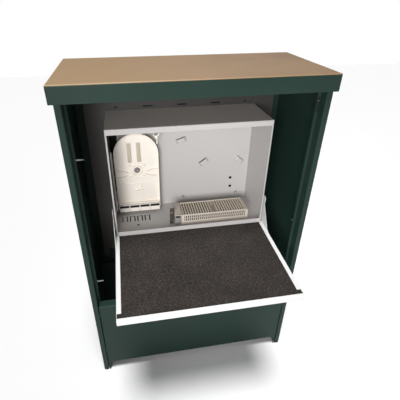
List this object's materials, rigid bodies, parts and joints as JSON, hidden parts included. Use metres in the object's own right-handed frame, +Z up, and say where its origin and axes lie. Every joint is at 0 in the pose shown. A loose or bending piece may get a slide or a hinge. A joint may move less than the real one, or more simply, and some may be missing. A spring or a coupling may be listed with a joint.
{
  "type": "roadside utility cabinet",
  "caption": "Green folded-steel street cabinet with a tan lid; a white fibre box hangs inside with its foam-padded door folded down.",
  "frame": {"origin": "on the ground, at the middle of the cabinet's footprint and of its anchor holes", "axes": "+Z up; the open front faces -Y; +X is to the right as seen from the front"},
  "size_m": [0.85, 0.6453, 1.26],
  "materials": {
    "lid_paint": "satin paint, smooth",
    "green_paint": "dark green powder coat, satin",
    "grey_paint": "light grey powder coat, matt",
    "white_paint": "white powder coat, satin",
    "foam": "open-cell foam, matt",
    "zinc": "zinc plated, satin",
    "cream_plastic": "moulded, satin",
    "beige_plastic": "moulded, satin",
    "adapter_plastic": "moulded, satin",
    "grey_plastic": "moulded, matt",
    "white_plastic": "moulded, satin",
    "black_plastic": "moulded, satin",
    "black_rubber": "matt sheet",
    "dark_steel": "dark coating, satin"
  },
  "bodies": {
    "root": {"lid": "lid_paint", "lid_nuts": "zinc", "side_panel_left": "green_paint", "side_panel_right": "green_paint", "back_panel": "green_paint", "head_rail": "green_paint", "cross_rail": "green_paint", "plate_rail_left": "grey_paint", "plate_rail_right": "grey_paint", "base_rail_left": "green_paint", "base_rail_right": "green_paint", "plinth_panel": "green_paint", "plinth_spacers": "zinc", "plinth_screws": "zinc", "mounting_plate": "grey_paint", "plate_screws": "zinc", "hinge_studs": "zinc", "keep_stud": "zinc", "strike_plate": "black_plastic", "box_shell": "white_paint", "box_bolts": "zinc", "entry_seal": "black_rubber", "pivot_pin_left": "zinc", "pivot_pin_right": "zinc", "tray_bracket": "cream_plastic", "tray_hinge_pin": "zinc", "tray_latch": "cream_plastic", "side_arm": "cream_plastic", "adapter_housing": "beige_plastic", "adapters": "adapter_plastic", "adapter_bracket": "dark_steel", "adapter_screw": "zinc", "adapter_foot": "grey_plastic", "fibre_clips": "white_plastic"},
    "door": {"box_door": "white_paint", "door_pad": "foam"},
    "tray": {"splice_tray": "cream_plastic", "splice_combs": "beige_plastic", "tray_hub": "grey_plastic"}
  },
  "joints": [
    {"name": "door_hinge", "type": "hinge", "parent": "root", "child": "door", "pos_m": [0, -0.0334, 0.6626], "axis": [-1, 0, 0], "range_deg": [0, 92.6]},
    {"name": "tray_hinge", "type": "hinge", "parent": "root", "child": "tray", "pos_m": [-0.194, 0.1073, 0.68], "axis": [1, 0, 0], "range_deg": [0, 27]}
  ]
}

■ ■ ■ ■ ■ ■ ■

PROBLEM TO WORK ON: Repeat the listing exactly, from its first line to its last.

SOLVED PROBLEM:
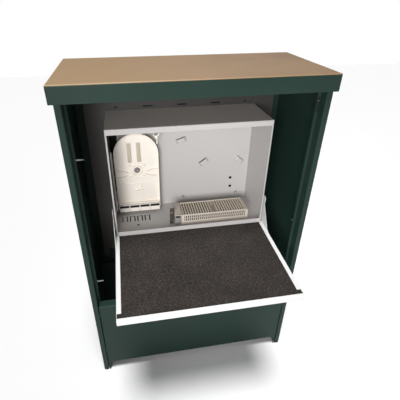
List this object's materials, rigid bodies, parts and joints as JSON, hidden parts included. Use metres in the object's own right-handed frame, +Z up, and say where its origin and axes lie. Every joint is at 0 in the pose shown. A loose or bending piece may get a slide or a hinge. A joint may move less than the real one, or more simply, and some may be missing. A spring or a coupling may be listed with a joint.
{
  "type": "roadside utility cabinet",
  "caption": "Green folded-steel street cabinet with a tan lid; a white fibre box hangs inside with its foam-padded door folded down.",
  "frame": {"origin": "on the ground, at the middle of the cabinet's footprint and of its anchor holes", "axes": "+Z up; the open front faces -Y; +X is to the right as seen from the front"},
  "size_m": [0.85, 0.6453, 1.26],
  "materials": {
    "lid_paint": "satin paint, smooth",
    "green_paint": "dark green powder coat, satin",
    "grey_paint": "light grey powder coat, matt",
    "white_paint": "white powder coat, satin",
    "foam": "open-cell foam, matt",
    "zinc": "zinc plated, satin",
    "cream_plastic": "moulded, satin",
    "beige_plastic": "moulded, satin",
    "adapter_plastic": "moulded, satin",
    "grey_plastic": "moulded, matt",
    "white_plastic": "moulded, satin",
    "black_plastic": "moulded, satin",
    "black_rubber": "matt sheet",
    "dark_steel": "dark coating, satin"
  },
  "bodies": {
    "root": {"lid": "lid_paint", "lid_nuts": "zinc", "side_panel_left": "green_paint", "side_panel_right": "green_paint", "back_panel": "green_paint", "head_rail": "green_paint", "cross_rail": "green_paint", "plate_rail_left": "grey_paint", "plate_rail_right": "grey_paint", "base_rail_left": "green_paint", "base_rail_right": "green_paint", "plinth_panel": "green_paint", "plinth_spacers": "zinc", "plinth_screws": "zinc", "mounting_plate": "grey_paint", "plate_screws": "zinc", "hinge_studs": "zinc", "keep_stud": "zinc", "strike_plate": "black_plastic", "box_shell": "white_paint", "box_bolts": "zinc", "entry_seal": "black_rubber", "pivot_pin_left": "zinc", "pivot_pin_right": "zinc", "tray_bracket": "cream_plastic", "tray_hinge_pin": "zinc", "tray_latch": "cream_plastic", "side_arm": "cream_plastic", "adapter_housing": "beige_plastic", "adapters": "adapter_plastic", "adapter_bracket": "dark_steel", "adapter_screw": "zinc", "adapter_foot": "grey_plastic", "fibre_clips": "white_plastic"},
    "door": {"box_door": "white_paint", "door_pad": "foam"},
    "tray": {"splice_tray": "cream_plastic", "splice_combs": "beige_plastic", "tray_hub": "grey_plastic"}
  },
  "joints": [
    {"name": "door_hinge", "type": "hinge", "parent": "root", "child": "door", "pos_m": [0, -0.0334, 0.6626], "axis": [-1, 0, 0], "range_deg": [0, 92.6]},
    {"name": "tray_hinge", "type": "hinge", "parent": "root", "child": "tray", "pos_m": [-0.194, 0.1073, 0.68], "axis": [1, 0, 0], "range_deg": [0, 27]}
  ]
}